Studio album by Sammy Davis Jr. and Carmen McRae
- Released: 1959
- Recorded: 1958
- Genre: Jazz, opera, Broadway musical
- Label: Decca DL-8854

Sammy Davis Jr. chronology
| Sammy Davis Jr. at Town Hall (1958) | Porgy and Bess (1959) | Sammy Awards (1960) |

Carmen McRae chronology
| Birds of a Feather (1958) | Porgy and Bess (1959) | Book of Ballads (1959) |

= Porgy and Bess (Sammy Davis Jr. and Carmen McRae album) =

1959 studio album by Sammy Davis Jr. and Carmen McRae

Porgy and Bess is a 1959 album by Sammy Davis Jr. of selections from George Gershwin's opera Porgy and Bess co-starring Carmen McRae. Davis is accompanied by orchestras conducted by Buddy Bregman and Morty Stevens, sometimes supported by the Bill Thompson singers.
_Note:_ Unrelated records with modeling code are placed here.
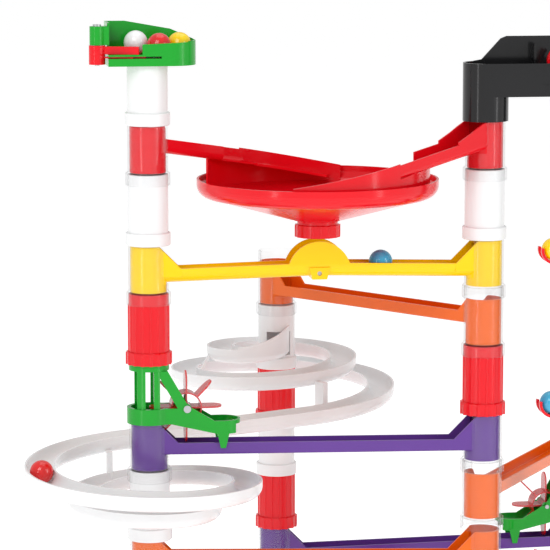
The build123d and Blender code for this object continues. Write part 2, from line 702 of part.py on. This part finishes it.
def carrier():
    """Forked hook under a marble at (-carrier_x, 0, 0), on the run left of the pulley's axis."""
    outer, inner = marble_r + 1.5, marble_r - 0.35
    arc = Circle(outer) - Circle(inner)
    arc &= make_face(Polyline((0, 0), (-30, 6), (-30, -30), (30, -30), (30, -1), close=True))
    prongs = None
    back = pulley_r + belt_gap + belt_t + back_gap
    for side in (-1, 1):
        y1 = max(side * 3.6, side * 6.2)
        hook = Pos(-carrier_x, y1, 0) * extrude(Plane.XZ * arc, 2.6)
        pad = block(-back - pad_t, -back, y1 - 2.6, y1, -12, 6)
        hook = (hook & block(-60, -back, -9, 9, -30, 30)) + pad
        prongs = hook if prongs is None else prongs + hook
    bar = pin_y(outer, -6.2, 6.2, -carrier_x) - pin_y(marble_r + 0.4, -9, 9, -carrier_x)
    bar &= block(-carrier_x - 3, -carrier_x + 3, -9, 9, -14, 0)
    return prongs + bar


def boot():
    """Chute on the floor from tower C's foot to the lift, with a tongue between the fork's prongs."""
    low = foot_h + 4
    side = plate([(boot_start, low - 1.6), (58, low - 2.6), (58, low + 12), (boot_start, low + 14)],
                 8.6, 10.0)
    body = side + Pos(0, -18.6, 0) * side
    floor = plate([(boot_start + fit, low), (40, low - 1), (40, low - 2.6),
                   (boot_start + fit, low - 1.6)], -9, 9)
    tongue = plate([(39, low - 1), (57, low - 1.8), (57, low - 3), (39, low - 2.6)], -2.6, 2.6)
    return body + floor + tongue


def motor_box():
    wall = box_wall
    body = block(box_x0, box_x1, box_y0, box_y1, foot_h, box_top)
    body -= block(box_x0 + wall, box_x1 - wall, box_y0 + wall, box_y1 + 1,
                  foot_h + wall, box_top - wall)
    body -= pin_y(axle_r + 1.4, box_y0 - 1, box_y0 + 5, lift_x, drive_z)
    return body - block(lift_x - 7, lift_x + 7, 26, 31, box_top - 5, box_top + 1)


def battery_cover():
    plug = block(box_x0 + 2.1, box_x1 - 2.1, box_y1 - 3, box_y1 + 0.2, foot_h + 2.1, box_top - 2.1)
    plug -= block(box_x0 + 3.6, box_x1 - 3.6, box_y1 - 4, box_y1, foot_h + 3.6, box_top - 3.6)
    return plug + block(box_x0, box_x1, box_y1 + 0.1, box_y1 + 1.7, foot_h, box_top)


def switch_slider():
    """Slide switch in the box's top, at its off end."""
    knob = block(lift_x - 6.6, lift_x - 0.6, 26.4, 30.6, box_top - 4, box_top + 2.5)
    return knob + block(lift_x - 8, lift_x + 1.0, 24.5, 32.5, box_top - 4.6, box_top - 2.2)


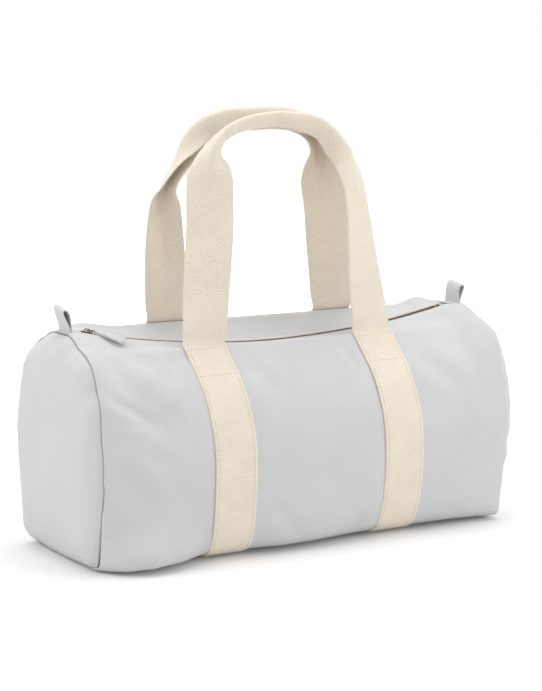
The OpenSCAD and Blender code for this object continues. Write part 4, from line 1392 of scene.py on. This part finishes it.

McRae is featured on three of the ten songs, "Summertime", "My Man's Gone Now" and the only duet, "I Loves You, Porgy", all three backed by an orchestra directed by Jack Pleis.
"The record is piled to the sky with strings, harps, choruses, and pillowy orchestration," writes Tim Sendra on AllMusic, but "credit[s] Sammy and Carmen for holding up their end of the deal."

==Track listing==
1. "Summertime"
2. "A Woman Is a Sometime Thing"
3. "My Man's Gone Now"
4. "I Got Plenty o' Nuttin'"
5. "Bess, You Is My Woman Now"
6. "It Ain't Necessarily So"
7. "I Loves You, Porgy"
8. "There's a Boat Dat's Leavin' Soon for New York"
9. "Oh Bess, Oh Where's My Bess"
10. "Oh Lawd, I'm on My Way"

All music composed by George Gershwin, with lyrics by DuBose Heyward and Ira Gershwin.

==Personnel==
- Sammy Davis Jr. – vocals (on all tracks but 1 and 3)
- Carmen McRae – vocals (1, 3, 7)
- Jack Pleis – conductor (1, 3, 7)
- Buddy Bregman – arranger^{ref?}, conductor (2, 5, 6, 9)
- Morty Stevens – conductor (4, 8, 10)
- The Bill Thompson Singers – choir (2, 6, 10)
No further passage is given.